Experiences Building Globus Genomics: A Next-Generation Sequencing Analysis Service using Galaxy, Globus, and Amazon Web Services
|Title||Experiences Building Globus Genomics: A Next-Generation Sequencing Analysis Service using Galaxy, Globus, and Amazon Web Services|
|Publication Type||Journal Article|
|Year of Publication||2014|
|Authors||Madduri, RK, Sulakhe, D, Lacinski, L, Liu, B, Rodriguez, A, Chard, K, Dave, UJ, Foster, IT|
|Journal||Concurrency and Computation: Practice & Experience|
We describe Globus Genomics, a system that we have developed for rapid analysis of large quantities of next-generation sequencing (NGS) genomic data.

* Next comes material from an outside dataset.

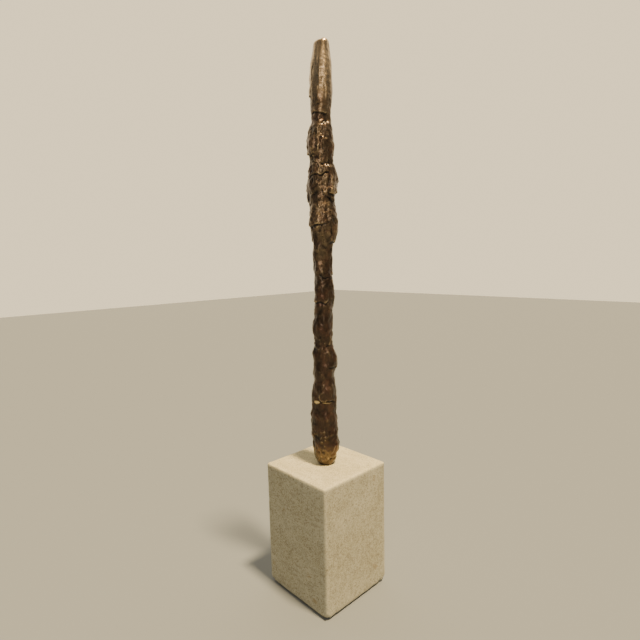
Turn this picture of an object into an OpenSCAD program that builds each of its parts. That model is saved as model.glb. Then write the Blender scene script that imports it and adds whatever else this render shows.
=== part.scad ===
// Display plinth: a honed limestone block that carries a rough-cast bronze upright.
// The bronze stands on one steel stud, which runs down through the block and is
// pulled tight by a lock nut in a recess in the underside. Four felt pads carry it all.
// Millimetres, +Z up. The origin is under the middle of the block, on the table.

/* [Stone block] */
// Width of the block, left to right
block_width = 100; // [80:1:160]
// Depth of the block, front to back
block_depth = 100; // [80:1:160]
// Height of the block alone
block_height = 150; // [90:1:220]
// Radius of the eased edges
arris_radius = 2.5; // [1:0.5:5]

/* [Bronze upright] */
// Height of the bronze above the block
upright_height = 475; // [250:1:700]
// Width of the bronze at its widest swelling
upright_width = 33; // [28:1:44]
// Width of the flat foot that stands on the stone
foot_width = 18; // [17:0.5:26]

/* [Stud and nut] */
// Outside diameter of the threaded stud
stud_diameter = 8; // [6:1:10]
// How far the stud is screwed into the bronze
stud_grip = 30; // [20:1:40]
// How far the stud's end shows past the nut
stud_tail = 4; // [2:0.5:6]
// Gap all round the stud in the stone
stud_gap = 1; // [0.5:0.25:2]
// Diameter of the recess for the nut
recess_diameter = 34; // [32:1:45]
// Depth of the recess for the nut
recess_depth = 26; // [26:1:40]
// Outside diameter of the fibre washer against the stone
cushion_diameter = 28; // [24:1:30]
// Thickness of the fibre washer
cushion_thickness = 2; // [1:0.5:3]
// Outside diameter of the flat steel washer
washer_diameter = 24; // [20:1:26]
// Thickness of the flat steel washer
washer_thickness = 2; // [1.5:0.5:3]
// Width of the spring washer's section
spring_width = 3; // [2:0.5:3.5]
// Thickness of the spring washer
spring_thickness = 2; // [1.5:0.5:2.5]
// Width of the nut across its flats
nut_flats = 13; // [13:1:17]
// Height of the nut's hexagon
nut_height = 6.5; // [5:0.5:8]
// Height of the round collar that holds the nylon ring
collar_height = 1.8; // [1.5:0.1:3]

/* [Felt pads] */
// Diameter of each pad
pad_diameter = 16; // [10:1:24]
// Thickness of each pad
pad_thickness = 2; // [1:0.5:5]
// Distance from a pad's edge to the faces of the block
pad_margin = 6; // [3:1:10]

/* [Hidden] */

overlap = 1;            // how far a cutter runs past what it cuts
fit_gap = 0.05;         // between the stud and what is threaded on it
washer_gap = 0.4;       // between the stud and the washers
stud_chamfer = 0.8;     // on both of the stud's ends
bore_facets = 96;

block_bottom = pad_thickness;
block_top = block_bottom + block_height;
recess_top = block_bottom + recess_depth;

// The stack in the recess hangs from the recess's roof, one piece under the other
cushion_bottom = recess_top - cushion_thickness;
washer_bottom = cushion_bottom - washer_thickness;
spring_bottom = washer_bottom - spring_thickness;
nut_bottom = spring_bottom - nut_height;
collar_bottom = nut_bottom - collar_height;
stud_bottom = collar_bottom - stud_tail;
stud_top = block_top + stud_grip;

stud_radius = stud_diameter / 2;
threaded_radius = stud_radius + fit_gap;
washer_hole_radius = stud_radius + washer_gap;
spring_radius = washer_hole_radius + spring_width;
split_gap = 1;          // where the spring washer is cut through
split_tilt = 25;        // degrees that the cut leans from upright

// The nut's collar stands just inside its flats and holds the nylon ring in its wall
collar_inset = 0.35;
collar_wall = 0.5;
collar_radius = nut_flats / 2 - collar_inset;
insert_radius = collar_radius - collar_wall;

// The swellings of the bronze from the foot up. Each row: length along the height,
// half width and half depth as shares of the widest, and the depth of the crease
// at its lower end
swellings = [
    [42, 0.98, 0.92, 0.00],
    [28, 0.97, 0.94, 0.06],
    [40, 0.91, 0.86, 0.08],
    [44, 0.79, 0.82, 0.13],
    [38, 0.74, 0.70, 0.12],
    [44, 0.66, 0.72, 0.07],
    [36, 0.65, 0.68, 0.05],
    [50, 0.94, 0.82, 0.06],
    [46, 1.00, 0.86, 0.08],
    [44, 0.90, 0.82, 0.16],
    [86, 0.75, 0.72, 0.13]];
last = len(swellings) - 1;
lean_size = 1.5;        // how far each swelling leans off the stud's axis
lean_turn = 152;        // degrees from one swelling's lean to the next
tip_lean = 4;           // how far the tip stands off the stud's axis
tip_lean_turn = 47;     // degrees round from +X that it leans towards
slant_size = 3;         // how far one side of a crease is above the axis
slant_turn = 137.5;     // degrees from one crease's slant to the next
flat_share = 0.03;      // how far the section is from a true ellipse
flat_turn = 0.9;        // degrees that its three flat sides turn for each millimetre up
flat_start = 20;        // height over which the flat sides grow out of the round foot
tip_share = 0.52;       // half width of the tip, before it rounds over
tip_rounding = 7;
tip_slant = 1.2;
tip_slant_turn = 60;
ring_sides = 32;
rings_each = 7;         // for each swelling
tip_rings = 5;

function sum_to(n) = n == 0 ? 0 : swellings[n - 1][0] + sum_to(n - 1);
function mix(a, b, t) = a + (b - a) * t;
function smooth(t) = t * t * (3 - 2 * t);
function toward(a) = [cos(a), sin(a)];

// Height of the crease under swelling n, above the foot
body_height = upright_height - tip_rounding;
function crease_height(n) = body_height * sum_to(n) / sum_to(last + 1);

// Half size of the crease under swelling n, in column c of the table
function crease_size(n, c) =
    n == 0 ? foot_width / upright_width :
    n > last ? tip_share :
    min(swellings[n - 1][c], swellings[n][c]) * (1 - swellings[n][3]);

// A swelling leaves a crease at once and rounds over in its middle
function half_size(n, t, c) =
    upright_width / 2 * mix(crease_size(t < 0.5 ? n : n + 1, c), swellings[n][c],
                            sin(180 * t));

// The stem's centre wanders from one swelling's lean to the next, and the whole stem
// leans a little towards its tip
function lean(n) = n < 0 ? [0, 0] : lean_size * toward(lean_turn * n);
function wander(n, t) =
    t < 0.5 ? mix((lean(n - 1) + lean(n)) / 2, lean(n), smooth(2 * t))
            : mix(lean(n), (lean(n) + lean(min(n + 1, last))) / 2, smooth(2 * t - 1));
function centre(n, t) =
    wander(n, t) + tip_lean * toward(tip_lean_turn)
        * mix(crease_height(n), crease_height(n + 1), t) / body_height;

// How a crease rises across the stem, and how the rings between two creases follow
function slant(n) =
    n == 0 ? [0, 0] :
    n > last ? tip_slant * toward(tip_slant_turn) : slant_size * toward(slant_turn * n);

// One ring of swelling n, where t runs from 0 at its lower crease to 1 at its upper
function ring(n, t, shrink = 1, rise = 0) =
    let (h = mix(crease_height(n), crease_height(n + 1), t),
         tilt = mix(slant(n), slant(n + 1), t) * shrink,
         middle = centre(n, t))
    [for (side = [0 : ring_sides - 1])
        let (a = 360 * side / ring_sides,
             flats = 1 + flat_share * min(1, h / flat_start) * cos(3 * a + flat_turn * h),
             out = shrink * flats)
        [middle[0] + out * half_size(n, t, 1) * cos(a),
         middle[1] + out * half_size(n, t, 2) * sin(a),
         h + rise + tilt * toward(a)]];

// Rings up the stem, then a few that round the tip over
rings = concat(
    [for (n = [0 : last], i = [0 : rings_each - 1]) ring(n, i / rings_each)],
    [for (i = [0 : tip_rings - 1])
        let (a = 90 * i / tip_rings)
        ring(last, 1, cos(a), tip_rounding * sin(a))]);
tip_point = [each centre(last, 1), upright_height];

module stem() {
    count = len(rings);
    points = concat([for (r = rings) each r], [tip_point]);
    foot = [[for (side = [0 : ring_sides - 1]) side]];
    walls = [
        for (i = [0 : count - 2], side = [0 : ring_sides - 1], half = [0, 1])
            let (a = i * ring_sides + side,
                 b = i * ring_sides + (side + 1) % ring_sides)
            half == 0 ? [a, a + ring_sides, b] : [b, a + ring_sides, b + ring_sides]];
    cap = [
        for (side = [0 : ring_sides - 1])
            [(count - 1) * ring_sides + side, count * ring_sides,
             (count - 1) * ring_sides + (side + 1) % ring_sides]];
    polyhedron(points, concat(foot, walls, cap), convexity = 4);
}

// A bar of the given length along Z with rounded long edges
module rounded_bar(width, depth, length) {
    linear_extrude(length, center = true) {
        square([width - 2 * arris_radius, depth], center = true);
        square([width, depth - 2 * arris_radius], center = true);
        for (x = [-1, 1], y = [-1, 1])
            translate([x * (width / 2 - arris_radius), y * (depth / 2 - arris_radius)])
                circle(arris_radius, $fn = bore_facets);
    }
}

// A cylinder from one height to another, for shafts and for cutting bores
module column(radius, bottom, top) {
    translate([0, 0, bottom])
        cylinder(top - bottom, r = radius, $fn = bore_facets);
}

// A round plate on the stud's axis with a hole in it
module ring_plate(outer_radius, inner_radius, bottom, top) {
    difference() {
        column(outer_radius, bottom, top);
        column(inner_radius, bottom - overlap, top + overlap);
    }
}

module stone_block() {
    color([0.79, 0.73, 0.61])
        difference() {
            translate([0, 0, block_bottom + block_height / 2])
                intersection() {
                    rounded_bar(block_width, block_depth, block_height);
                    rotate([90, 0, 0])
                        rounded_bar(block_width, block_height, block_depth);
                    rotate([0, 90, 0])
                        rounded_bar(block_height, block_depth, block_width);
                }
            column(stud_radius + stud_gap, block_bottom, block_top + overlap);
            column(recess_diameter / 2, block_bottom - overlap, recess_top);
        }
}

module bronze_upright() {
    color([0.33, 0.22, 0.13])
        difference() {
            translate([0, 0, block_top])
                stem();
            column(threaded_radius, block_top - overlap, stud_top + fit_gap);
        }
}

module mounting_stud() {
    color([0.72, 0.73, 0.74]) {
        column(stud_radius, stud_bottom + stud_chamfer, stud_top - stud_chamfer);
        translate([0, 0, stud_top - stud_chamfer])
            cylinder(stud_chamfer, stud_radius, stud_radius - stud_chamfer, $fn = bore_facets);
        translate([0, 0, stud_bottom])
            cylinder(stud_chamfer, stud_radius - stud_chamfer, stud_radius, $fn = bore_facets);
    }
}

module cushion_washer() {
    color([0.45, 0.25, 0.16])
        ring_plate(cushion_diameter / 2, washer_hole_radius, cushion_bottom, recess_top);
}

module load_washer() {
    color([0.75, 0.76, 0.77])
        ring_plate(washer_diameter / 2, washer_hole_radius, washer_bottom, cushion_bottom);
}

// A split ring, cut through on one side
module spring_washer() {
    color([0.60, 0.61, 0.62])
        difference() {
            ring_plate(spring_radius, washer_hole_radius, spring_bottom, washer_bottom);
            translate([spring_radius - spring_width / 2, 0,
                       (spring_bottom + washer_bottom) / 2])
                rotate([split_tilt, 0, 0])
                    cube([2 * spring_width, split_gap, 3 * spring_thickness], center = true);
        }
}

module lock_nut() {
    color([0.70, 0.71, 0.72])
        difference() {
            union() {
                translate([0, 0, nut_bottom])
                    cylinder(nut_height, r = nut_flats / sqrt(3), $fn = 6);
                column(collar_radius, collar_bottom, nut_bottom + overlap);
            }
            column(threaded_radius, collar_bottom - overlap, spring_bottom + overlap);
            column(insert_radius, collar_bottom - overlap, nut_bottom);
        }
}

module nut_insert() {
    color([0.85, 0.87, 0.88])
        ring_plate(insert_radius, threaded_radius, collar_bottom, nut_bottom);
}

// Side is -1 for left or front, and 1 for right or back
module foot_pad(side_x, side_y) {
    color([0.20, 0.17, 0.15])
        translate([side_x * (block_width / 2 - pad_margin - pad_diameter / 2),
                   side_y * (block_depth / 2 - pad_margin - pad_diameter / 2), 0])
            cylinder(pad_thickness, r = pad_diameter / 2, $fn = bore_facets);
}

stone_block();
bronze_upright();
mounting_stud();
cushion_washer();
load_washer();
spring_washer();
lock_nut();
nut_insert();
foot_pad(-1, -1);  // foot_pad_front_left
foot_pad(1, -1);  // foot_pad_front_right
foot_pad(-1, 1);  // foot_pad_back_left
foot_pad(1, 1);  // foot_pad_back_right
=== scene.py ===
import bpy
import math
import numpy as np
from mathutils import Matrix, Vector, noise


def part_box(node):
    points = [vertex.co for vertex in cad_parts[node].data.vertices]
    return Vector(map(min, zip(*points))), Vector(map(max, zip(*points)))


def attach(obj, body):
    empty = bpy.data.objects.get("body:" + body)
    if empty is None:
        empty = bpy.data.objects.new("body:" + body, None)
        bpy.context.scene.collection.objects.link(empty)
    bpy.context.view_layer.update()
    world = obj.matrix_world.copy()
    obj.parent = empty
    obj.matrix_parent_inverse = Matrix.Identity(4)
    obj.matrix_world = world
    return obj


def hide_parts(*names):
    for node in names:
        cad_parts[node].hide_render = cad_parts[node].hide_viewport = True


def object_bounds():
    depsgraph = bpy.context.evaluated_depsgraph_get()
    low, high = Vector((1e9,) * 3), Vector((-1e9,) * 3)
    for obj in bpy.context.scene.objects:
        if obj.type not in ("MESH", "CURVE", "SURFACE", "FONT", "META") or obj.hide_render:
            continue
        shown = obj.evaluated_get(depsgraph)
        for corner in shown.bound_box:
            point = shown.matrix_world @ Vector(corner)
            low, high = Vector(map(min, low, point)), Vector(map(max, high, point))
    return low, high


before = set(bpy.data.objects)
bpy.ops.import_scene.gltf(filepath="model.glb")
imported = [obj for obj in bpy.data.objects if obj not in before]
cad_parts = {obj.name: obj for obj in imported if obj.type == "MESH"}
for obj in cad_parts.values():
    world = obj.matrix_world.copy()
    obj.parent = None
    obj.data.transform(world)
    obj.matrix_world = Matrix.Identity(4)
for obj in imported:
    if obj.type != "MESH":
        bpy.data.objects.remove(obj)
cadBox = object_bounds()
mm = 0.001
print("frame loaded")


def linear(hexColor):  # an sRGB hex colour as the linear numbers a shader wants
    parts = [int(hexColor[i:i + 2], 16) / 255 for i in (1, 3, 5)]
    return [c / 12.92 if c <= 0.04045 else ((c + 0.055) / 1.055) ** 2.4 for c in parts] + [1.0]


def grey(value):
    return [value, value, value, 1.0]


def deselect():
    if bpy.context.object and bpy.context.object.mode != "OBJECT":
        bpy.ops.object.mode_set(mode="OBJECT")
    bpy.ops.object.select_all(action="DESELECT")


def activate(obj):
    deselect()
    obj.select_set(True)
    bpy.context.view_layer.objects.active = obj


def editAll(obj):  # edit mode with everything selected
    activate(obj)
    bpy.ops.object.mode_set(mode="EDIT")
    bpy.ops.mesh.select_all(action="SELECT")


def settled(name):  # the object just added, named, with its place and size put into its mesh
    obj = bpy.context.object
    activate(obj)
    bpy.ops.object.transform_apply(location=True, rotation=True, scale=True)
    obj.name = name
    return obj


def modify(obj, kind, **settings):
    activate(obj)
    modifier = obj.modifiers.new(kind.title(), kind)
    for key, value in settings.items():
        setattr(modifier, key, value)
    bpy.ops.object.modifier_apply(modifier=modifier.name)
    return obj


def cut(obj, tool):
    modify(obj, "BOOLEAN", operation="DIFFERENCE", object=tool, solver="EXACT")
    bpy.data.objects.remove(tool)


def easeEdges(obj, width, segments=3, angle=50):
    return modify(obj, "BEVEL", width=width * mm, segments=segments, limit_method="ANGLE",
                  angle_limit=math.radians(angle))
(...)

This system achieves a high degree of end-to-end automation that encompasses every stage of data analysis including initial data retrieval from remote sequencing centers or storage (via the Globus file transfer system); specification, configuration, and reuse of multi-step processing pipelines (via the Galaxy workflow system); creation of custom Amazon Machine Images and on-demand resource acquisition via a specialized elastic provisioner (on Amazon EC2); and efficient scheduling of these pipelines over many processors (via the HTCondor scheduler). The system allows biomedical researchers to perform rapid analysis of large NGS datasets in a fully automated manner, without software installation or a need for any local computing infrastructure. We report performance and cost results for some representative workloads.